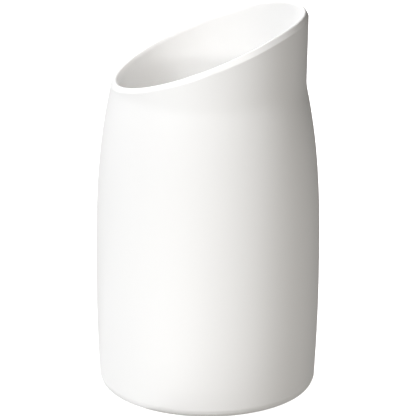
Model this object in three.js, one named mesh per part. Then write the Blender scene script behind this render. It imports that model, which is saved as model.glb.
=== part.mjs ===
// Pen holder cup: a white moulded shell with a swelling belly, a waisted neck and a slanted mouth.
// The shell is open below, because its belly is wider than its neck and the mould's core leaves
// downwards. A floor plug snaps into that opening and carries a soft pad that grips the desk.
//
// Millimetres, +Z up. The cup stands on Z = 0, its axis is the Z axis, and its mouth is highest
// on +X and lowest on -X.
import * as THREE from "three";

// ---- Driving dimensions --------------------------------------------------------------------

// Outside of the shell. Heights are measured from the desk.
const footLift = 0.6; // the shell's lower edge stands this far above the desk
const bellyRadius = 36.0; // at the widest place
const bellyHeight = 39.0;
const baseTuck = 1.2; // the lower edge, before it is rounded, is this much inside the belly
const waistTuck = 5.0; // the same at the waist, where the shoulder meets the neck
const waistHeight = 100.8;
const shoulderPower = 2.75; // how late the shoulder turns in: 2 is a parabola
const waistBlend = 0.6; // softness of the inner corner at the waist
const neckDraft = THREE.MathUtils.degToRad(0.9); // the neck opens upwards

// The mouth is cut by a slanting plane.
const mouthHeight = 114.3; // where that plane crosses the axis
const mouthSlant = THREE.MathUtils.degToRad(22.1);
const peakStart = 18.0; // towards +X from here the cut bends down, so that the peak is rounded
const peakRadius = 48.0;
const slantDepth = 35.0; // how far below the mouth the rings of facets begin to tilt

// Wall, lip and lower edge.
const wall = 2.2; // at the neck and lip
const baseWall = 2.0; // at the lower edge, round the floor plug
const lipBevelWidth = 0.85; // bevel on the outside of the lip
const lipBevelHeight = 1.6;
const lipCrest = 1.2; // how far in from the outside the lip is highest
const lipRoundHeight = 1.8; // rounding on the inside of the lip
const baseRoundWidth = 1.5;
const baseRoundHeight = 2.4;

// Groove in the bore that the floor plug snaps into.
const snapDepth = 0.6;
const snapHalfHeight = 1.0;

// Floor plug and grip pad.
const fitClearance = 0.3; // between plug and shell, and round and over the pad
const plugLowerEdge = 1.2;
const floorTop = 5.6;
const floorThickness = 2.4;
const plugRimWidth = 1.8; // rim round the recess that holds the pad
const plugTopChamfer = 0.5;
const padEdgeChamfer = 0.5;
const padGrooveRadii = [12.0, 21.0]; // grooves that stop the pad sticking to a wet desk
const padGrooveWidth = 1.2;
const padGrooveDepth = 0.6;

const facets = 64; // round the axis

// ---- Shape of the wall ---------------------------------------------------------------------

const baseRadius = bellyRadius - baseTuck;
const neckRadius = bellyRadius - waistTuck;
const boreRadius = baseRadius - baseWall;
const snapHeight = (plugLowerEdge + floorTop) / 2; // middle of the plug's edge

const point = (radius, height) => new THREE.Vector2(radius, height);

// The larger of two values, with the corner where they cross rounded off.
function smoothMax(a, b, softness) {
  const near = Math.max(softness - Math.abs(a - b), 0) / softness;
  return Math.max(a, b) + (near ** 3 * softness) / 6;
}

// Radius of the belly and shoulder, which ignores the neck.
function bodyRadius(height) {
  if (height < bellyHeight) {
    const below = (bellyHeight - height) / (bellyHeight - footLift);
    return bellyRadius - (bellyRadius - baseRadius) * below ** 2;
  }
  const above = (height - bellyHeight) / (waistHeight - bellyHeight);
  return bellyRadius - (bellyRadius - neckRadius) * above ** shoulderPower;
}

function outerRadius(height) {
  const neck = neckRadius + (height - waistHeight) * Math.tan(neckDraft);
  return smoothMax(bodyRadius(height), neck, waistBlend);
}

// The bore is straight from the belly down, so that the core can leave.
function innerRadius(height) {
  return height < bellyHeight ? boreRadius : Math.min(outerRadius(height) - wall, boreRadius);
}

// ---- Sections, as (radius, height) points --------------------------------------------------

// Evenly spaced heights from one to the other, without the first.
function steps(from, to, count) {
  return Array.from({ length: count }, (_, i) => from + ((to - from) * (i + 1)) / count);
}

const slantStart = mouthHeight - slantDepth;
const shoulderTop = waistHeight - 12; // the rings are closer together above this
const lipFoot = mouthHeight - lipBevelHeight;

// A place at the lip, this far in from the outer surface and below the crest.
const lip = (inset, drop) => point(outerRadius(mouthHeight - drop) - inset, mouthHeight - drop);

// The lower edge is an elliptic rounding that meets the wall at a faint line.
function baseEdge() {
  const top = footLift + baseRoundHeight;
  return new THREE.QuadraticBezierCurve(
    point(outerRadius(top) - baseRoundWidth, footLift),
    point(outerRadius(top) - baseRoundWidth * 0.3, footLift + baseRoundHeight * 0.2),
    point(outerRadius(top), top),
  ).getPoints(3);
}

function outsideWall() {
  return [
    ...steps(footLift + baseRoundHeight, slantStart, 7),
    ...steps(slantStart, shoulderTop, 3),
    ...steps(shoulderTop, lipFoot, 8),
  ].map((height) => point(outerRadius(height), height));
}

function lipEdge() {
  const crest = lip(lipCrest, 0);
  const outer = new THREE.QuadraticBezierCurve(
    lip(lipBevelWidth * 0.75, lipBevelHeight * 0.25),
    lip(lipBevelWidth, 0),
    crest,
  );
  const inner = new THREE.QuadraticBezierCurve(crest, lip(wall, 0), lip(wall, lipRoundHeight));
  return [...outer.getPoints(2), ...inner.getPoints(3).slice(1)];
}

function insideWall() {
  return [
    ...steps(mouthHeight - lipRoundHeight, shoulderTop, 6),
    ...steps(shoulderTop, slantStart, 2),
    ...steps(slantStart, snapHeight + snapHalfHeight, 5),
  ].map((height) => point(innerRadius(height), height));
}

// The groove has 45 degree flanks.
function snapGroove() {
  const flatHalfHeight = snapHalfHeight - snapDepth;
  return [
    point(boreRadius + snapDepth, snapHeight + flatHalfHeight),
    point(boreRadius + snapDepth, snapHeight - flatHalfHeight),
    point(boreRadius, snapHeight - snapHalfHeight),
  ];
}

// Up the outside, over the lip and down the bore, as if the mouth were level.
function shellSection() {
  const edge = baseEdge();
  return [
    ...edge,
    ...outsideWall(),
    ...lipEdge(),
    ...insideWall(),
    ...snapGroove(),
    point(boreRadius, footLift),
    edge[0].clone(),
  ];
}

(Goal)
Give back exactly the material above from its opening line to the line bearing "const neckDraft = THREE.MathUtils.degToRad(0.9);".

(Expected output)
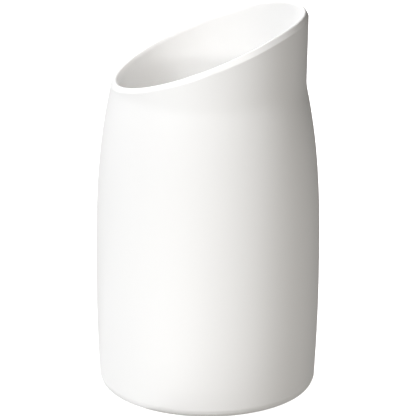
Model this object in three.js, one named mesh per part. Then write the Blender scene script behind this render. It imports that model, which is saved as model.glb.
=== part.mjs ===
// Pen holder cup: a white moulded shell with a swelling belly, a waisted neck and a slanted mouth.
// The shell is open below, because its belly is wider than its neck and the mould's core leaves
// downwards. A floor plug snaps into that opening and carries a soft pad that grips the desk.
//
// Millimetres, +Z up. The cup stands on Z = 0, its axis is the Z axis, and its mouth is highest
// on +X and lowest on -X.
import * as THREE from "three";

// ---- Driving dimensions --------------------------------------------------------------------

// Outside of the shell. Heights are measured from the desk.
const footLift = 0.6; // the shell's lower edge stands this far above the desk
const bellyRadius = 36.0; // at the widest place
const bellyHeight = 39.0;
const baseTuck = 1.2; // the lower edge, before it is rounded, is this much inside the belly
const waistTuck = 5.0; // the same at the waist, where the shoulder meets the neck
const waistHeight = 100.8;
const shoulderPower = 2.75; // how late the shoulder turns in: 2 is a parabola
const waistBlend = 0.6; // softness of the inner corner at the waist
const neckDraft = THREE.MathUtils.degToRad(0.9); // the neck opens upwards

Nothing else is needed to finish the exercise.